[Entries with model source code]
+---+

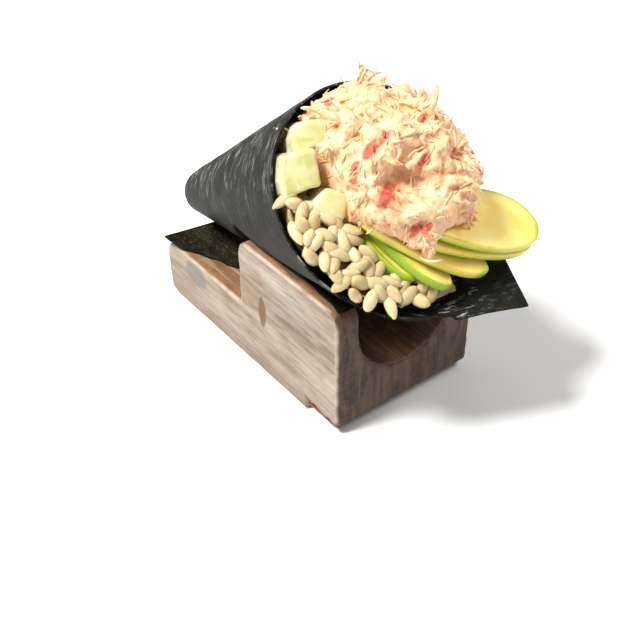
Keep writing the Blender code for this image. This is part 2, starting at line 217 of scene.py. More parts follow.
def place_camera():
    axes = look_axes(CAMERA_AZIMUTH, CAMERA_ELEVATION, CAMERA_ROLL)
    camera = new_object("camera", bpy.data.cameras.new("camera"))
    camera.matrix_world = Matrix.Translation(CAMERA_PLACE) @ Matrix(axes).transposed().to_4x4()
    camera.data.lens = CAMERA_LENS
    camera.data.sensor_width = 36.0
    camera.data.clip_start = 5 * MM
    bpy.context.scene.camera = camera


def place_light(name, place, aim, width, power):
    light = new_object(name, bpy.data.lights.new(name, "AREA"))
    light.data.shape = "DISK"
    light.data.size = width
    light.data.energy = power
    light.data.color = WARM_WHITE
    light.location = place
    light.rotation_euler = (Vector(place) - Vector(aim)).to_track_quat("Z", "Y").to_euler()


def make_floor():
    shape = bmesh.new()
    bmesh.ops.create_circle(shape, cap_ends=True, radius=FLOOR_RADIUS, segments=64)
    floor = loose("floor", shape)
    material, net = new_finish("pale_floor")
    tone = net.noise(net.place(), 8.0, 2.0).ramp(0.3, 0.7) * 0.03
    colour = net.mix(tone, rgba(246, 246, 247), rgba(236, 236, 238))
    finish(net, colour, 0.6)
    floor.data.materials.append(material)


def light_studio():
    world = bpy.data.worlds.new("studio")
    bpy.context.scene.world = world
    world.use_nodes = True
    background = world.node_tree.nodes["Background"]
    background.inputs["Color"].default_value = (1.0, 1.0, 1.0, 1.0)
    background.inputs["Strength"].default_value = SKY_STRENGTH
    for name, light in LIGHTS.items():
        place_light(name, *light)
    bpy.context.scene.view_settings.view_transform = "Standard"


place_camera()
light_studio()
make_floor()
print("camera at", tuple(round(c, 3) for c in CAMERA_PLACE))

# %% [markdown]
# ## Making pieces
# Each piece is one mesh that sits at the origin with its place in its vertices, as the packed
# nodes do, so that a pattern on object coordinates stays put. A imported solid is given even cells,
# reshaped point by point, told what its material has to know, and claimed as a piece.

# %% Helpers for meshes
def claim(piece, material, slot, *replaced):
    """Makes a loose object a piece that rides on the object's one body."""
    piece.data.materials.clear()
    piece.data.materials.append(material)
    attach(piece, "root")
    if replaced:
        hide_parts(*replaced)
    piece.data.calc_loop_triangles()
    print(piece.name, len(piece.data.loop_triangles), "triangles")


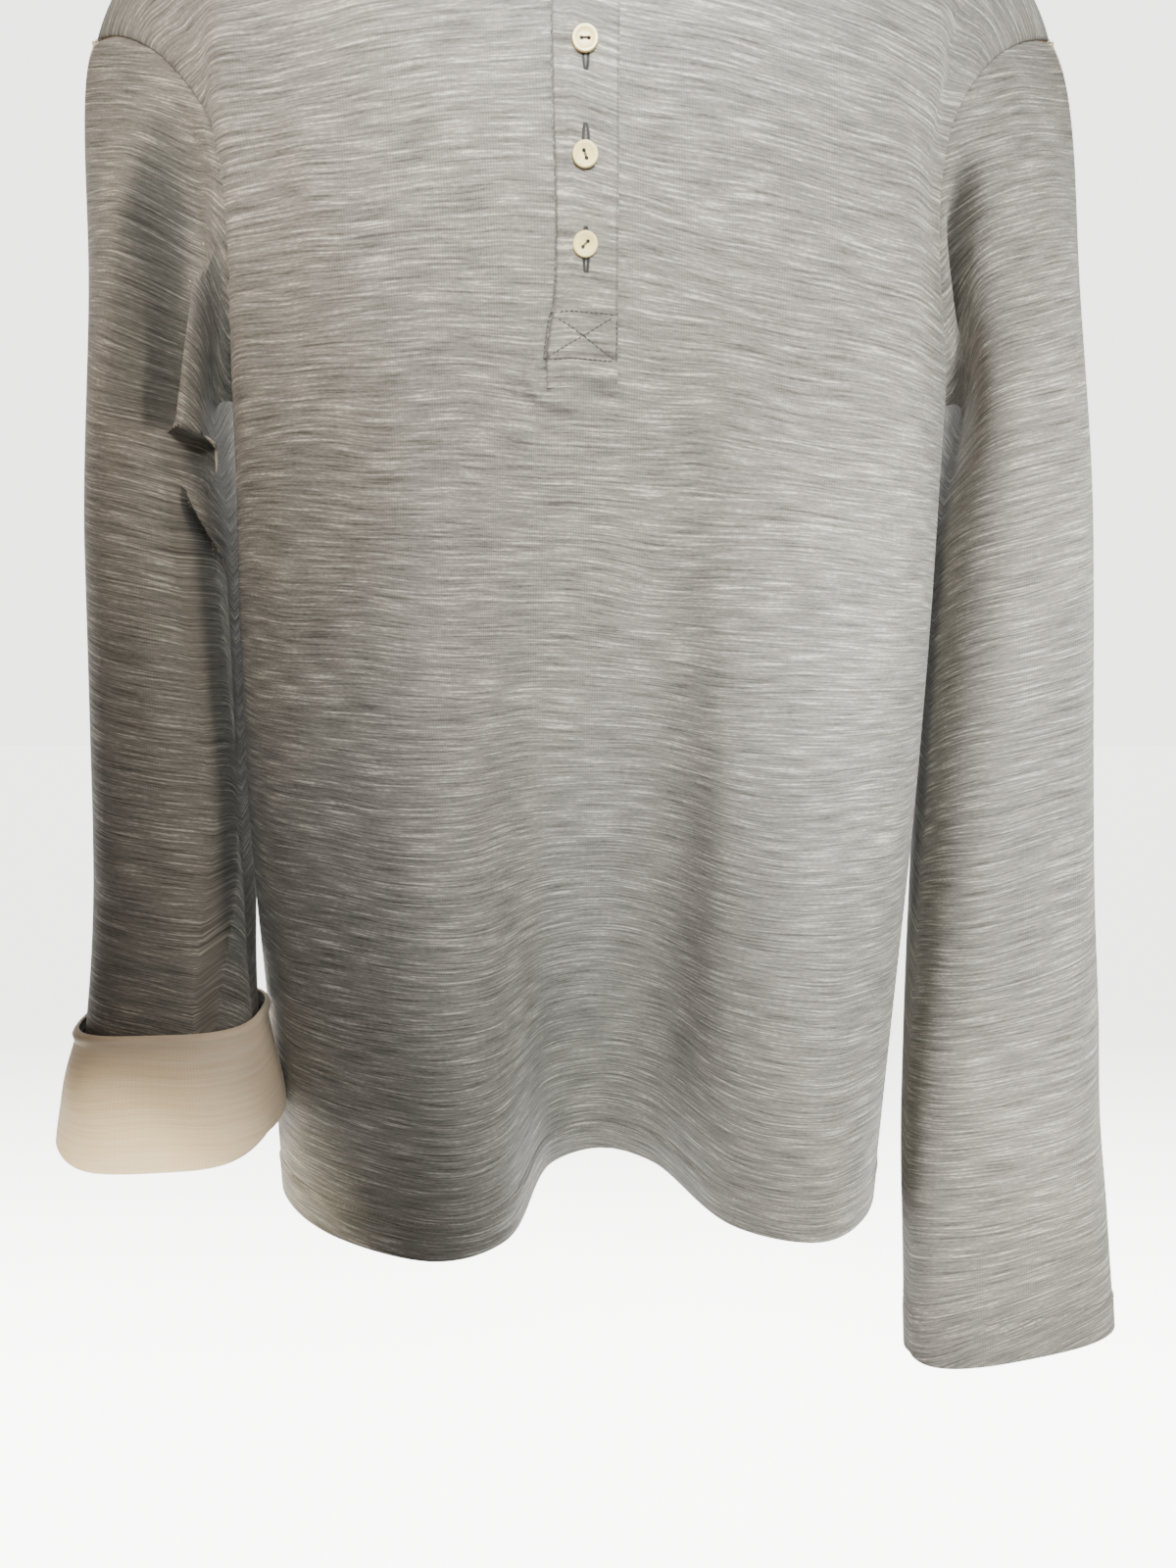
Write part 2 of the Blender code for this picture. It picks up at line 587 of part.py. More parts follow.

+---+

EXERCISE OBJECTIVE →
Quote, word for word, every line from the top of the entries through the line that holds "bpy.context.scene.camera = camera".

THE RESPONSE →
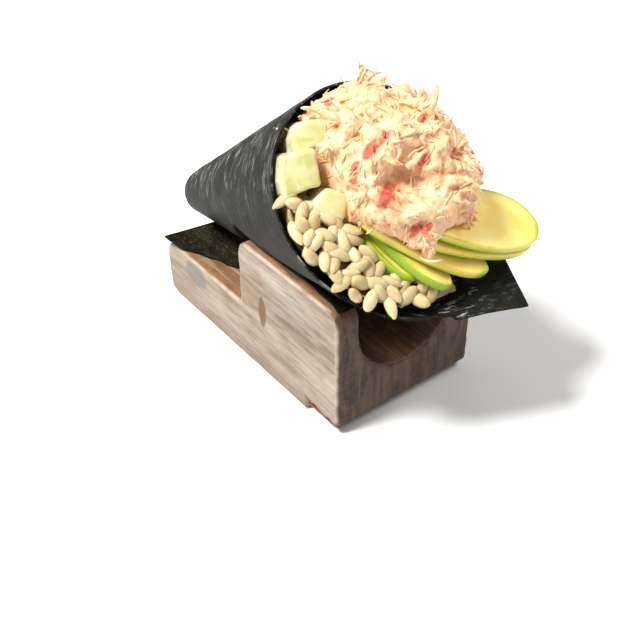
Keep writing the Blender code for this image. This is part 2, starting at line 217 of scene.py. More parts follow.
def place_camera():
    axes = look_axes(CAMERA_AZIMUTH, CAMERA_ELEVATION, CAMERA_ROLL)
    camera = new_object("camera", bpy.data.cameras.new("camera"))
    camera.matrix_world = Matrix.Translation(CAMERA_PLACE) @ Matrix(axes).transposed().to_4x4()
    camera.data.lens = CAMERA_LENS
    camera.data.sensor_width = 36.0
    camera.data.clip_start = 5 * MM
    bpy.context.scene.camera = camera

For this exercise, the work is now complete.